CS 395T- Large-scale Data Mining

Homework 3

Clustering

    The main goal of this homework is to experiment with some clustering techniques.     Before you start the experiments,
  1. Read this paper to understand the spherical k-means algorithm.
  2. Read this paper to understand the first variation technique.
  3. Read this paper to understand k-means using Kullback-Leibler divergences with prior and first variation.
    After you've understood the papers,
  1. Download the MC program and compile it.
  2. Download the gmeans code and compile it. Read the README to understand all the options.
  3. Download this Java cluster browser program to generate web pages illustrating your clustering results. (see a sample browser on clusters of 114,000 NSF award abstracts and a sample browser on clusters of UTCS professors' web pages )
  4. Code up the non-negative matrix factorization algorithm in Lee & Seung's paper :"Algorithms for non-negative matrix factorization". Use the factor matrices to cluster (as decribed in class and this paper).
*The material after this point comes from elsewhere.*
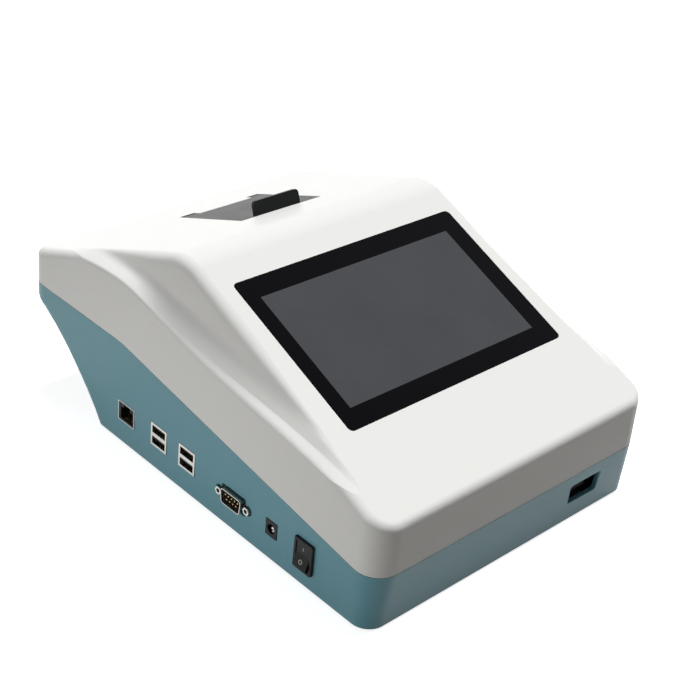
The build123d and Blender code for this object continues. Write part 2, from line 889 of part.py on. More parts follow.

    Answer the following questions:

    1. Report your clustering results on classic3, the 300 document set and cmu.news 20_cleaned. For each clustering, submit the confusion matrix (or a summary for the cmu.news 20_cleaned data set) and objective function value.
    2. Test the clustering programs on your email (or other text collection). How did the clustering programs perform?
    3. Are your clustering results good? If not, explain why.
    4. In your opinion which of the clustering techniques is the best? Why?

Due date: Nov. 17, 2003